## BEGIN

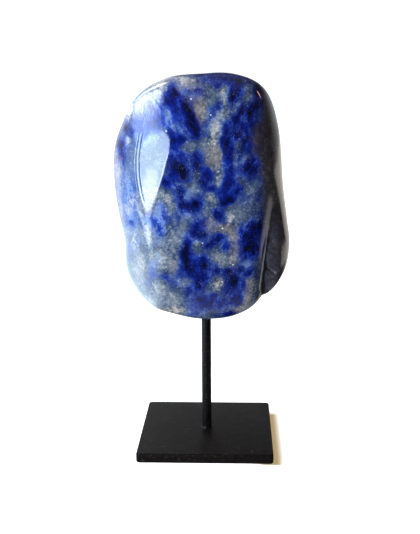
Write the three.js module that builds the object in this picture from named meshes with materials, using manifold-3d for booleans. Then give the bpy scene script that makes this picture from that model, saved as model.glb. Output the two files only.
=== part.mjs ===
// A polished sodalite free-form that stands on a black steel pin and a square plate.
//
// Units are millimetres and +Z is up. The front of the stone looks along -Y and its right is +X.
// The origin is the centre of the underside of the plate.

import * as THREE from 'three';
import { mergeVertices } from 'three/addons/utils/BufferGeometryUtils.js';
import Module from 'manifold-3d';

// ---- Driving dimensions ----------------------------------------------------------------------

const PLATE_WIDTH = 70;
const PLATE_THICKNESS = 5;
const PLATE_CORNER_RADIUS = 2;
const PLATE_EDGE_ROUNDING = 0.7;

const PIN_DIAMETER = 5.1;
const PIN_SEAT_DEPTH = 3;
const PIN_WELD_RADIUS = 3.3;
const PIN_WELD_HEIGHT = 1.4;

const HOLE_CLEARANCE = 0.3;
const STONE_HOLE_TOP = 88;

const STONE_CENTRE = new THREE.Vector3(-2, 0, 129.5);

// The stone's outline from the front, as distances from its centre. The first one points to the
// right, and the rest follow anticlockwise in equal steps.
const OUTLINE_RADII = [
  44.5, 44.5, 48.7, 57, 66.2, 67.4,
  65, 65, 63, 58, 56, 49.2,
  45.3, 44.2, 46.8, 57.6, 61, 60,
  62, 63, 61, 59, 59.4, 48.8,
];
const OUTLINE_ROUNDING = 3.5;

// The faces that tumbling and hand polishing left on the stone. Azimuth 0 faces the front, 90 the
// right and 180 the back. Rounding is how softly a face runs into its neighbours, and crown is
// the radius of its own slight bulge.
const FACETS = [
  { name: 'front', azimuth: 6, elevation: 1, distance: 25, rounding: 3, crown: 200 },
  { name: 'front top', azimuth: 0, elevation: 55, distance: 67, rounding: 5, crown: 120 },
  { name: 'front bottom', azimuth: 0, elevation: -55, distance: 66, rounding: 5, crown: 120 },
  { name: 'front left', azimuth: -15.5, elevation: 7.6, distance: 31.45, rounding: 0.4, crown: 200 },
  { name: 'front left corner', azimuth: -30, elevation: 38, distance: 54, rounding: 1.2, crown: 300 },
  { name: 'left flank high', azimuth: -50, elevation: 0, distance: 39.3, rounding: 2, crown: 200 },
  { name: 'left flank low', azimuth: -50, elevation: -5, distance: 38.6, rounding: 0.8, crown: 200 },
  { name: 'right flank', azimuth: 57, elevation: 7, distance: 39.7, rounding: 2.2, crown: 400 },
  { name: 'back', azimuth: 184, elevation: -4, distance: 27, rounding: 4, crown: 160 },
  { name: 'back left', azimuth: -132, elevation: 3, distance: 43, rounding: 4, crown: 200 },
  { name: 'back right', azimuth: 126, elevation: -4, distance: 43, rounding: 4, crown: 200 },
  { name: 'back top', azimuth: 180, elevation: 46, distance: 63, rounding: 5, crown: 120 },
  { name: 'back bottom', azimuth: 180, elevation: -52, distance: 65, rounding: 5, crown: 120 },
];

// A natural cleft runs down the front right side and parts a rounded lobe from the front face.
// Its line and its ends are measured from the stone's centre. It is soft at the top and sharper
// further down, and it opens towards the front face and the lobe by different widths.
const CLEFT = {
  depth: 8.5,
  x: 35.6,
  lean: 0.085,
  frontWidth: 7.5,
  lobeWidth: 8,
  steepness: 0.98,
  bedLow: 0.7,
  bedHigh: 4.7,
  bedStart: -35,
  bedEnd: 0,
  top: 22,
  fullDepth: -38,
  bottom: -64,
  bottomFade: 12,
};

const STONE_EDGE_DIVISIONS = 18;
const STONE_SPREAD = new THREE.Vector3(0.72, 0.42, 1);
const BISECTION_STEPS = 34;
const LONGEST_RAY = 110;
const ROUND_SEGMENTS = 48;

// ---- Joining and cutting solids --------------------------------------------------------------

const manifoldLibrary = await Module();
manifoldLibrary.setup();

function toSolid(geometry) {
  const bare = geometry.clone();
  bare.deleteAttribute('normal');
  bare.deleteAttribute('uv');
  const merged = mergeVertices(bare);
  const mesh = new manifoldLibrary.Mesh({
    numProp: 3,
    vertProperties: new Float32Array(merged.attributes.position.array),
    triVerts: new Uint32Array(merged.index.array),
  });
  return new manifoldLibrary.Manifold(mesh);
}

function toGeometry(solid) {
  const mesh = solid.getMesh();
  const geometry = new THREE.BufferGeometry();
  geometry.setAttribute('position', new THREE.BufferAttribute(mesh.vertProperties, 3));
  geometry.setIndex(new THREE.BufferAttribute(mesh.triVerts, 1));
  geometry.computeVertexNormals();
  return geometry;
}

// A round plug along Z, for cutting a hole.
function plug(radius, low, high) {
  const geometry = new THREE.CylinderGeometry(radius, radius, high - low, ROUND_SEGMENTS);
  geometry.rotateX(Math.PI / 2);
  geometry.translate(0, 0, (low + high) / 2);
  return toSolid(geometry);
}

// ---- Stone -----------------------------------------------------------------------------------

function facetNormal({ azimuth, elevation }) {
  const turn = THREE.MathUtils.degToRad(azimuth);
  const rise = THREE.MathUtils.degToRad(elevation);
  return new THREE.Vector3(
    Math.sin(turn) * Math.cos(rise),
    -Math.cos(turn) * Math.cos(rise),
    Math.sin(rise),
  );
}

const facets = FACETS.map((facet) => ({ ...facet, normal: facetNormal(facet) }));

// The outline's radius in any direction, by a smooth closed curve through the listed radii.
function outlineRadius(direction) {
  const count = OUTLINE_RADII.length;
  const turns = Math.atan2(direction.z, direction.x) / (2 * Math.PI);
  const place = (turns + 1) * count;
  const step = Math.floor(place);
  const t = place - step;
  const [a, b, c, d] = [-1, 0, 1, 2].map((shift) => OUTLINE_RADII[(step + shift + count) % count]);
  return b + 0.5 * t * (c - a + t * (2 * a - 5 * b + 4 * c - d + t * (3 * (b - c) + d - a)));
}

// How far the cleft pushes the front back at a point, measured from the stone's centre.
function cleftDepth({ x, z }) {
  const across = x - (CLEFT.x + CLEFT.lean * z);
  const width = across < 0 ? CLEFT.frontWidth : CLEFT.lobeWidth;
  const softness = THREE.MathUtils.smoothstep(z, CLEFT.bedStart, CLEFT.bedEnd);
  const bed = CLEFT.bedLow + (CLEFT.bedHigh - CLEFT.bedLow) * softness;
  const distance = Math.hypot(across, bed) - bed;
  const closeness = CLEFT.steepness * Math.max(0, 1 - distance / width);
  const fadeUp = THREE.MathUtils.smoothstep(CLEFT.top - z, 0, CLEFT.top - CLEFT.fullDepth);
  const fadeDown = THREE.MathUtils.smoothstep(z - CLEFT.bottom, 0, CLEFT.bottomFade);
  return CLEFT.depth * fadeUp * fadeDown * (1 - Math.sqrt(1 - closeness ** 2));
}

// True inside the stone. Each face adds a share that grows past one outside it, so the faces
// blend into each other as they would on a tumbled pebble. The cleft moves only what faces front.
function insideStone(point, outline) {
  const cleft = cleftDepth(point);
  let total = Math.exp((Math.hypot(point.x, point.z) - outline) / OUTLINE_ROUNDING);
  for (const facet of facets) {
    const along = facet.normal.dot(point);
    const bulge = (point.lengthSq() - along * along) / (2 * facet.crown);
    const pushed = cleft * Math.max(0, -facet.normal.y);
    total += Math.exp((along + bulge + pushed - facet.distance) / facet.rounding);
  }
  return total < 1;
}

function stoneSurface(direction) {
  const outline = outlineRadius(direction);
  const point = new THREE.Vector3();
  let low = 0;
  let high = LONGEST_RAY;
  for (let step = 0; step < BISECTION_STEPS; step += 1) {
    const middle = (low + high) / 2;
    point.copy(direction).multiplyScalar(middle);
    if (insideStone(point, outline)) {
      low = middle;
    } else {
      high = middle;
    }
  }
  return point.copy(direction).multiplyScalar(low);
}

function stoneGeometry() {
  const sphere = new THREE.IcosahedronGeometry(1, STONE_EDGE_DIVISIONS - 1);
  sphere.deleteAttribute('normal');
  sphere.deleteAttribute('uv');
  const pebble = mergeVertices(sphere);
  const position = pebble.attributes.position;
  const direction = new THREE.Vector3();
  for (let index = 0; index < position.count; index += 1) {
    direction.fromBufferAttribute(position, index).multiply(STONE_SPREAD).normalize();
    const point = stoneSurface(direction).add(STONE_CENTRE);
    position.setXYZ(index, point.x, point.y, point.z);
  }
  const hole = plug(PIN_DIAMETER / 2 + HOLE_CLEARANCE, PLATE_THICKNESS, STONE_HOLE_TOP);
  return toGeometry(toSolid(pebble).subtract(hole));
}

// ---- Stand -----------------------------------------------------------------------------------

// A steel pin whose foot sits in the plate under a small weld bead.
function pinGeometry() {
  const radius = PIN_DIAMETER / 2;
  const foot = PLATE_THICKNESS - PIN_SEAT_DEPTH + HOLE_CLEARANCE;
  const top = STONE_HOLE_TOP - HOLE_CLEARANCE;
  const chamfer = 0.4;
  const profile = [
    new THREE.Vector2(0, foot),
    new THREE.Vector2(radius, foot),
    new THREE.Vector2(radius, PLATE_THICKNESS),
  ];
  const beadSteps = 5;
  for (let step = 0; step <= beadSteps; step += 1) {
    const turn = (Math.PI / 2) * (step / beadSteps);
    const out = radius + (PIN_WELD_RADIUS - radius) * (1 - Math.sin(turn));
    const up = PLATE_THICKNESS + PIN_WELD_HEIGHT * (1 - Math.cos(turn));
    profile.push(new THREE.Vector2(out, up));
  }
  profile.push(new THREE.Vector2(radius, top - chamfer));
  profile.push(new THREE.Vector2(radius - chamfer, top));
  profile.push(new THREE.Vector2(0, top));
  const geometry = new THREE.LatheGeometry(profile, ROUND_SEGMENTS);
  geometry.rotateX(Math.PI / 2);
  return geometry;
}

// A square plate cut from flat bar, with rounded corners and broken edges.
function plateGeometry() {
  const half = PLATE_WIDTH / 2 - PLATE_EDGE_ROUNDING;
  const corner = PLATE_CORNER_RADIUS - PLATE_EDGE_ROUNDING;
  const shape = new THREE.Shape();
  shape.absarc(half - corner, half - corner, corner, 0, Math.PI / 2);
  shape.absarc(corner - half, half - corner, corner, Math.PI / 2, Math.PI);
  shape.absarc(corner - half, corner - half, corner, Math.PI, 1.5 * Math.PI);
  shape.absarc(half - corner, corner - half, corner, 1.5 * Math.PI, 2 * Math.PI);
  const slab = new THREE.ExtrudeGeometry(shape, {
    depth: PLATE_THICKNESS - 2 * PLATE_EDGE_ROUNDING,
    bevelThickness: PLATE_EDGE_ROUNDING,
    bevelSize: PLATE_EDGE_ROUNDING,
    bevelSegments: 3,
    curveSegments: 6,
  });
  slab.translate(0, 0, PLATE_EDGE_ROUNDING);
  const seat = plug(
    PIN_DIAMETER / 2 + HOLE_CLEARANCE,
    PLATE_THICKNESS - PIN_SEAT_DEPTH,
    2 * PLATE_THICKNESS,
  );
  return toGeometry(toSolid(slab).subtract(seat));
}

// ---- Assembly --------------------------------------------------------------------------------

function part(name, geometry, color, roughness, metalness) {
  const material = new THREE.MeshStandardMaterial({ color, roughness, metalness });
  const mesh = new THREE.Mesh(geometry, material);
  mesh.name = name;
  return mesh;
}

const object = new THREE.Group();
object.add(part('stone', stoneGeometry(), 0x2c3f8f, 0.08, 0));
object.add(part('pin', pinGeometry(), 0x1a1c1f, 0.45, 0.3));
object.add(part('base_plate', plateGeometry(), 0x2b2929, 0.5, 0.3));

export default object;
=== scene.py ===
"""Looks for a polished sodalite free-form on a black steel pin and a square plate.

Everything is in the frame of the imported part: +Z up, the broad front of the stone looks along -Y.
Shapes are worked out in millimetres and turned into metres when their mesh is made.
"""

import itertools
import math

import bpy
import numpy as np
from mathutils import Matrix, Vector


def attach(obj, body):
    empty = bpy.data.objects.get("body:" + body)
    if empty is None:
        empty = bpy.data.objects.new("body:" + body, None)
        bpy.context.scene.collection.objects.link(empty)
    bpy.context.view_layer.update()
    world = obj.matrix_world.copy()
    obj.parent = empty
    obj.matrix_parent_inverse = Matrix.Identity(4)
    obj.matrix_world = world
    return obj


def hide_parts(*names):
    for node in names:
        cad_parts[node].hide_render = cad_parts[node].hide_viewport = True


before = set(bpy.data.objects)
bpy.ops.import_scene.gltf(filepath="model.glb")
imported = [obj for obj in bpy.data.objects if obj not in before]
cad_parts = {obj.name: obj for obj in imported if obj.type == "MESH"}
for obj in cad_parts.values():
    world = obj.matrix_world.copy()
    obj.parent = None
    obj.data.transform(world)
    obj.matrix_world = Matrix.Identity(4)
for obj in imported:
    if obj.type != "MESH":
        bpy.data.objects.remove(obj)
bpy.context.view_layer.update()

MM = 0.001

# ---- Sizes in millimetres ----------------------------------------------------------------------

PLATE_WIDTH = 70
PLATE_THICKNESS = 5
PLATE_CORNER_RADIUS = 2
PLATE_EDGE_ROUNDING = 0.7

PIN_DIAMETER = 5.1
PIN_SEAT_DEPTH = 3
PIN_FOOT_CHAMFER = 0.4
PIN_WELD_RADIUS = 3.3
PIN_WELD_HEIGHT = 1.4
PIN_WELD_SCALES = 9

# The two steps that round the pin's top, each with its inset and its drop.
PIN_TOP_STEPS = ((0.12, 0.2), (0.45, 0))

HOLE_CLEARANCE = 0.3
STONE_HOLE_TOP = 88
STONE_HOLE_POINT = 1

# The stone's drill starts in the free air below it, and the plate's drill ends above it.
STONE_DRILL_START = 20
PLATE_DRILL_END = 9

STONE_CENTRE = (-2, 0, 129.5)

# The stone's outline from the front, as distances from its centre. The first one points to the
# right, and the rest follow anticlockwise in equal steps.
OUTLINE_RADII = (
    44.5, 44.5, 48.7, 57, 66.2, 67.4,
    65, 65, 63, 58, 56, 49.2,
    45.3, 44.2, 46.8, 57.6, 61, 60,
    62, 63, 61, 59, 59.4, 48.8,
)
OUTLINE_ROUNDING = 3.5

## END

Extract exactly and only these lines: the line containing "const object = new THREE.Group();", the line containing "from mathutils import Matrix, Vector", and every line between them.

**Solution to the problem:**
const object = new THREE.Group();
object.add(part('stone', stoneGeometry(), 0x2c3f8f, 0.08, 0));
object.add(part('pin', pinGeometry(), 0x1a1c1f, 0.45, 0.3));
object.add(part('base_plate', plateGeometry(), 0x2b2929, 0.5, 0.3));

export default object;
=== scene.py ===
"""Looks for a polished sodalite free-form on a black steel pin and a square plate.

Everything is in the frame of the imported part: +Z up, the broad front of the stone looks along -Y.
Shapes are worked out in millimetres and turned into metres when their mesh is made.
"""

import itertools
import math

import bpy
import numpy as np
from mathutils import Matrix, Vector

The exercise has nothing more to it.